- Direction
In the data below, locate each line with the word "rigid" and list it.

- Some records
..........
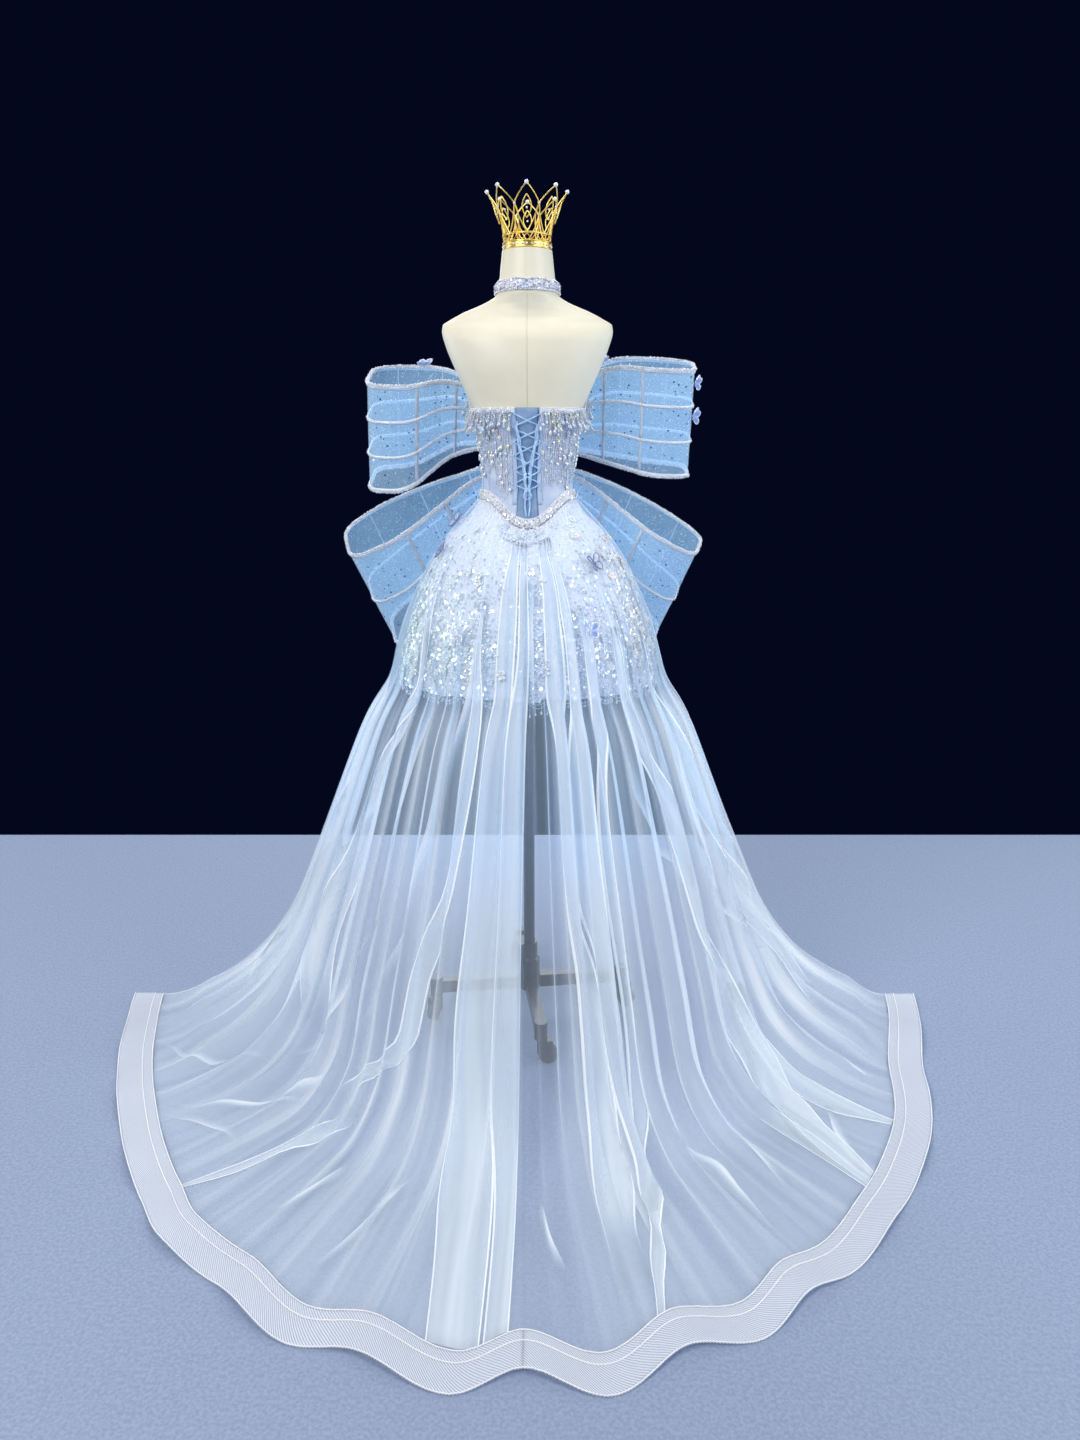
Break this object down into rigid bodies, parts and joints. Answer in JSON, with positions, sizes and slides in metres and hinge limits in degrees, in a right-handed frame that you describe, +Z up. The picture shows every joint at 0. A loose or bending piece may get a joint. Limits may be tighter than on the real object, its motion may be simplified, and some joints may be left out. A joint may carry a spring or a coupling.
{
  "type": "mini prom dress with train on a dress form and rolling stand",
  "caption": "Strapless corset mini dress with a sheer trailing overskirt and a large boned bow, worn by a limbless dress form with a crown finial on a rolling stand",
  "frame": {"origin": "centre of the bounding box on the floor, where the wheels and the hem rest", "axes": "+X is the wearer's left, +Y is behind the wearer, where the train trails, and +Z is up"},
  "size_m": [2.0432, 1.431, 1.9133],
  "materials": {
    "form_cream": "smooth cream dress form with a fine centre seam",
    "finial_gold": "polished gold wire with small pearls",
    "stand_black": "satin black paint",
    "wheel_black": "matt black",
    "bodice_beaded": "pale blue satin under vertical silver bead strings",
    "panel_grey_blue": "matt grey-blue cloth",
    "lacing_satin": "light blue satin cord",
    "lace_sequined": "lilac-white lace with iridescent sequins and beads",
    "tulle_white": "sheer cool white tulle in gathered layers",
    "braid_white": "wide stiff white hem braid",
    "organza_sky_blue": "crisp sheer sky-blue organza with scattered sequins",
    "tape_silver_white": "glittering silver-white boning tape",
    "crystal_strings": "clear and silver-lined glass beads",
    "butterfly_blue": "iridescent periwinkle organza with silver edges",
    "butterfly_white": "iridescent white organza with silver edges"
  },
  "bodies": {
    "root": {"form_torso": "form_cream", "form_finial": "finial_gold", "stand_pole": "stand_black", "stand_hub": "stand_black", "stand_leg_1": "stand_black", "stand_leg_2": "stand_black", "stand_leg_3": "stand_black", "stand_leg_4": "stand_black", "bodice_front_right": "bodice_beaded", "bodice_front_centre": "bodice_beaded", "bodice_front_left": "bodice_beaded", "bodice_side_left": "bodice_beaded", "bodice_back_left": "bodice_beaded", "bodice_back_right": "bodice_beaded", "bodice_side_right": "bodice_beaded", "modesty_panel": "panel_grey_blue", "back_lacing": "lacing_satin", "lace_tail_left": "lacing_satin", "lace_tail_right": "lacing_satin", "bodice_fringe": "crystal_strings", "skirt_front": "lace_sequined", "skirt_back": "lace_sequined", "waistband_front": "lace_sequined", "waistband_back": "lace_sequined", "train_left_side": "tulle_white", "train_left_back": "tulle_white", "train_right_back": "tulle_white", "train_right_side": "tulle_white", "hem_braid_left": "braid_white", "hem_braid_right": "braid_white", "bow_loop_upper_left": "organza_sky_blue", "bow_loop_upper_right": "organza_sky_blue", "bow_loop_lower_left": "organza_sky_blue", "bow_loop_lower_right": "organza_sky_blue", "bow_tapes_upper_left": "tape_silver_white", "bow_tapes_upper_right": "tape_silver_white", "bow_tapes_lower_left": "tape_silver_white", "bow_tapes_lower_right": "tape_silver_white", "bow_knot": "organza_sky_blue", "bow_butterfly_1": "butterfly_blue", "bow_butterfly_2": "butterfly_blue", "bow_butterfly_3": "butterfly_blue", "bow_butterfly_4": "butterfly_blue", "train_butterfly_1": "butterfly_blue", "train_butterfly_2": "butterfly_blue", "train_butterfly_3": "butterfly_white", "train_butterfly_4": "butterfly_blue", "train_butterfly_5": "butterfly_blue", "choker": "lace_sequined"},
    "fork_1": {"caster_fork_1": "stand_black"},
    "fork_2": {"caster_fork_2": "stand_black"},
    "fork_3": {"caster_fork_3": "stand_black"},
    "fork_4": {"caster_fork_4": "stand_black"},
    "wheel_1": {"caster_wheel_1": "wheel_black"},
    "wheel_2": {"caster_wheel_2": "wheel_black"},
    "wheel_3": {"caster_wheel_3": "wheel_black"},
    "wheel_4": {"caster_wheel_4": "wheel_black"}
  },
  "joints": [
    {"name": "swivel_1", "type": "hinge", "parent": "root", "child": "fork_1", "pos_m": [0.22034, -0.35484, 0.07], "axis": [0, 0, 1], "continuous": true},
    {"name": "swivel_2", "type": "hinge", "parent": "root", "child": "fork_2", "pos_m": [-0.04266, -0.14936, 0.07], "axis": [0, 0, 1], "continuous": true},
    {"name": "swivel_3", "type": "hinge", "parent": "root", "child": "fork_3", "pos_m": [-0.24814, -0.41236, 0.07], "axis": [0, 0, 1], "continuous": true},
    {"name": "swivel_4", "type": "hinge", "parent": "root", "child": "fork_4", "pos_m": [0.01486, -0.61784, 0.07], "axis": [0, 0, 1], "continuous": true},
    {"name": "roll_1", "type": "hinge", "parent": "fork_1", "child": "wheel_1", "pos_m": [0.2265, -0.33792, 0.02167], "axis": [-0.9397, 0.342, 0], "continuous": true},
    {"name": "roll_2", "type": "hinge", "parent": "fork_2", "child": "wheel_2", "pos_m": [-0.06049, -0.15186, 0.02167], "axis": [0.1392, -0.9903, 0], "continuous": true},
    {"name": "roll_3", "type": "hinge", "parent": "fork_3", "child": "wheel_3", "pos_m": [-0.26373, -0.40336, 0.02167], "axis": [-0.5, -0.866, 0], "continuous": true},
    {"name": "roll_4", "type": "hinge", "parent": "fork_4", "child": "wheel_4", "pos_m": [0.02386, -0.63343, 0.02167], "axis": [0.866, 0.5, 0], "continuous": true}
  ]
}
..........
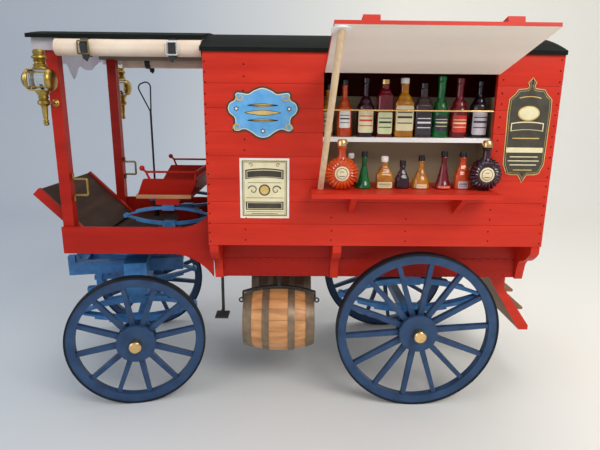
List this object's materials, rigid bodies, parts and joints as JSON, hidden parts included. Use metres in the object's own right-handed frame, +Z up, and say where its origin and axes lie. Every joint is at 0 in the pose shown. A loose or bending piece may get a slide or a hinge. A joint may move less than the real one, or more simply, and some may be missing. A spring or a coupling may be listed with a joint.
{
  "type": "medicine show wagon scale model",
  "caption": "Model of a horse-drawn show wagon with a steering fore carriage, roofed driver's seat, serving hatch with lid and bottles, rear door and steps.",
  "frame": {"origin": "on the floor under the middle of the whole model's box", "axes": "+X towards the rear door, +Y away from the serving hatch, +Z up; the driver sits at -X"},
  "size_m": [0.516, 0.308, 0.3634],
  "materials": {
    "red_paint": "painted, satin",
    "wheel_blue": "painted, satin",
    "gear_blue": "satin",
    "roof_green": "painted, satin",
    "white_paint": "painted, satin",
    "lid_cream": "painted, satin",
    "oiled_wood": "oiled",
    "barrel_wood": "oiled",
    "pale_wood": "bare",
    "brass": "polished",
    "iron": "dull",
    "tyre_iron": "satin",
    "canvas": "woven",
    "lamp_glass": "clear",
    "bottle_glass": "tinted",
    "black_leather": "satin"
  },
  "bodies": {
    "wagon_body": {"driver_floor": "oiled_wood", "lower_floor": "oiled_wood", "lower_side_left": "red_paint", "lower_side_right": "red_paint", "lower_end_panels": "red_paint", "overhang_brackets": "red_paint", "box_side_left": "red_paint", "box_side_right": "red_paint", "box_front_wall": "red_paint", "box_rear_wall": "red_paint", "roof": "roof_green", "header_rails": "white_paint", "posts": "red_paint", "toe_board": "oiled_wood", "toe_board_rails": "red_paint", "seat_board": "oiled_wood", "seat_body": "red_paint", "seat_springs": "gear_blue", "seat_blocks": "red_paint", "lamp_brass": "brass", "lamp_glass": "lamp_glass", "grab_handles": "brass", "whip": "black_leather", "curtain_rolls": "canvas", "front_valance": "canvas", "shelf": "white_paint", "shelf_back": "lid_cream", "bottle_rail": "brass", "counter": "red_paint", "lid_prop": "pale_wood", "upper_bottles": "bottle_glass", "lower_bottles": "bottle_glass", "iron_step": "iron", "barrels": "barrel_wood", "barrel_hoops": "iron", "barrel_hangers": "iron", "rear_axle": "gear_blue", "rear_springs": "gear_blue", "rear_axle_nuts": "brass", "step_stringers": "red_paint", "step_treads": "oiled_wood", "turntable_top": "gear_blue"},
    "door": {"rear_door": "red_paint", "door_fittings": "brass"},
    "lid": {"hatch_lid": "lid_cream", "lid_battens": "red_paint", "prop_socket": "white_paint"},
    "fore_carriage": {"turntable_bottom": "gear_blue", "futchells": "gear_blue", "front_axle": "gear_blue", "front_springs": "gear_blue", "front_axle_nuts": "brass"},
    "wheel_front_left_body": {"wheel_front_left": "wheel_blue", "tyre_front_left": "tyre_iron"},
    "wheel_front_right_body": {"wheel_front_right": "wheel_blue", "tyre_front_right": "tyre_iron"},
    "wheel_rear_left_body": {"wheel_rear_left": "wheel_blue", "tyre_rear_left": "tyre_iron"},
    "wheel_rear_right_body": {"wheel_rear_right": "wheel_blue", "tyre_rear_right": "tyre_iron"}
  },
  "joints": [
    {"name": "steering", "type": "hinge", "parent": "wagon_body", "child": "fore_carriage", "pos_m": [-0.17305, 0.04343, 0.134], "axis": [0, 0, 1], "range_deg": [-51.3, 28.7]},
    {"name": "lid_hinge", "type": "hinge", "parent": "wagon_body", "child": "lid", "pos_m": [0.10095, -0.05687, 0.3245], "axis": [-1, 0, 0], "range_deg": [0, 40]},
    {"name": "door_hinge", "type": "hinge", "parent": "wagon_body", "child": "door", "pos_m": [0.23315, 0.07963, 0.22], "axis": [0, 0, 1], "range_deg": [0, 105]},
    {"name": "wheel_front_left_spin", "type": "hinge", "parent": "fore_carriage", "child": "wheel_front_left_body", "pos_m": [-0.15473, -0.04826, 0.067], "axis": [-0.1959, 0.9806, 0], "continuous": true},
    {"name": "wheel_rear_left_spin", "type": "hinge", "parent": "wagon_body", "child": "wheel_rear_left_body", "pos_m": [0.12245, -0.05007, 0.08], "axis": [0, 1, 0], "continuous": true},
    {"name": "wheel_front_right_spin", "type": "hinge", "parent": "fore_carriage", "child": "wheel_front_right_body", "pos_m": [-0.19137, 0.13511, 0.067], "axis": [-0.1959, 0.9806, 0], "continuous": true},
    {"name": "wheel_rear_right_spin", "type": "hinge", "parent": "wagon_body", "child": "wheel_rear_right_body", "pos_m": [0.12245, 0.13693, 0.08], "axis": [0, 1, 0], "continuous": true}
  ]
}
..........
- Written reply
Break this object down into rigid bodies, parts and joints. Answer in JSON, with positions, sizes and slides in metres and hinge limits in degrees, in a right-handed frame that you describe, +Z up. The picture shows every joint at 0. A loose or bending piece may get a joint. Limits may be tighter than on the real object, its motion may be simplified, and some joints may be left out. A joint may carry a spring or a coupling.
List this object's materials, rigid bodies, parts and joints as JSON, hidden parts included. Use metres in the object's own right-handed frame, +Z up, and say where its origin and axes lie. Every joint is at 0 in the pose shown. A loose or bending piece may get a slide or a hinge. A joint may move less than the real one, or more simply, and some may be missing. A spring or a coupling may be listed with a joint.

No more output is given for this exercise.